One day in 2010, when they’d been together about two years, her boyfriend said, “I don’t know what’s wrong with you. You’re crazy. You need to do some yoga.” Eleonora, who had taught spin and aerobics in Italy, was an avid exerciser, so when she walked past a Bikram yoga studio later that day, she went in and took a class.

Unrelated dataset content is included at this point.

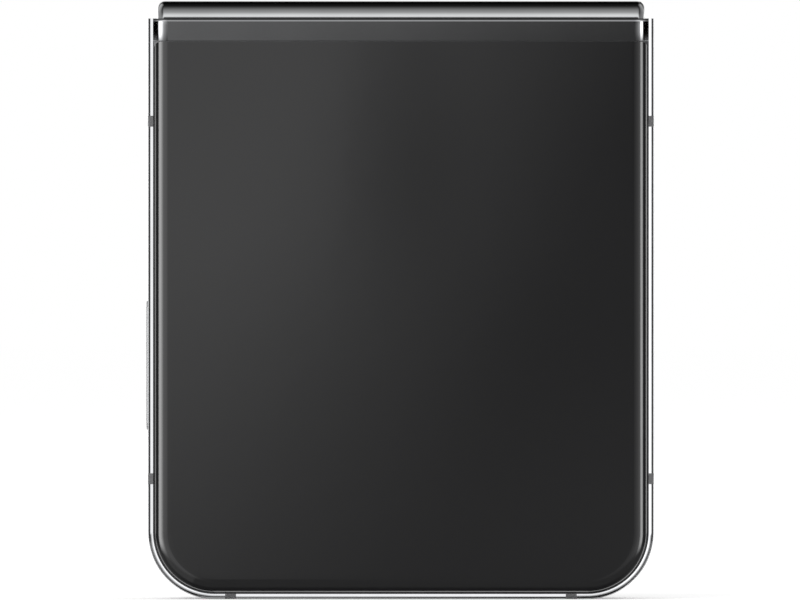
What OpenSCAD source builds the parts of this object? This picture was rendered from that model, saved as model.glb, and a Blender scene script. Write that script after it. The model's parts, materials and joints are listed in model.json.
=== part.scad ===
// Folding phone, closed and standing on its bottom edges with the hinge on top.
// X runs across the width, Y through the thickness and Z up. The lower half, with the plain back
// glass, faces -Y, and the upper half, with the cover screen and cameras, faces +Y. Each half is
// modelled in its own frame, where Y is the depth from the folded-in screen towards the back glass.

/* [Frame] */
// Width across the two side rails
body_w = 71.9; // [70:0.1:76]
// Height of one half, from its bottom edge to the fold
half_h = 82.55; // [81:0.05:90]
// Thickness of one half's metal frame and back glass
half_t = 6.9; // [6.7:0.1:8]
// Gap between the frames of the closed halves
closed_gap = 1.3; // [1.2:0.05:1.5]
// Outer radius of the bottom corners
corner_r = 9.5; // [8:0.5:11]
// Rounding of the rail's edge beside the back glass
back_edge_r = 0.7; // [0.3:0.05:0.75]
// Rounding of the rail's edge beside the screen
front_edge_r = 0.5; // [0.2:0.05:0.6]
// Width of the rail's lip round the back glass
lip_w = 0.8; // [0.75:0.05:1]
// Thickness of the rails' wall
rail_wall = 2; // [1.8:0.05:2.2]
// Thickness of the side walls beside the hinge
hinge_wall = 1.14; // [1:0.02:1.3]
// Thickness of the web between the screen and the batteries
web_t = 0.8; // [0.6:0.1:0.8]
// Height of the beam that carries the hinge, with its band
beam_h = 10.3; // [10:0.1:11]
// Height of the bare metal band between the back glass and the fold
band_h = 3.25; // [2.5:0.05:4]
// Play between each half's end and the fold plane
fold_play = 0.05; // [0.03:0.01:0.1]

/* [Glass] */
// Thickness of the back and cover glass
glass_t = 0.7; // [0.6:0.05:0.8]
// Fall of the glass from its flat to its curved edge
crown_drop = 0.4; // [0.2:0.05:0.5]
// Width of the curved edge
crown_w = 2; // [1.5:0.1:3]
// Thickness of the adhesive seal under the glass
seal_t = 0.15; // [0.1:0.05:0.2]
// Width of the adhesive seal
seal_w = 1; // [0.8:0.1:1]
// Joint between the glass and the metal round it
glass_joint = 0.05; // [0.03:0.01:0.1]
// Radius of the glass's corners beside the band
glass_corner_r = 1; // [0.5:0.1:2]

/* [Folding screen] */
// Thickness of the folding screen
screen_t = 0.5; // [0.4:0.02:0.54]
// Distance from the frame's side to the screen's edge
screen_inset = 1.4; // [1.3:0.01:1.5]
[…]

“I hated it,” she recalls. “It was very regimented and there was no music and I was sweating like crazy—but by the end I was so exhausted my mind was empty and quiet and at peace, and my worry was gone. And that was enough to make me keep going back.”
Learning to love herself
As Eleonora added more yoga sessions to her usual fitness routine, she gradually, over the ensuing months, began to feel a change in herself. “I realized that my years of pushing myself physically were all about self-criticism and trying to make myself skinny, but my yoga practice felt more about loving myself and taking care of myself. It was eye-opening. It felt good to be kind to myself.”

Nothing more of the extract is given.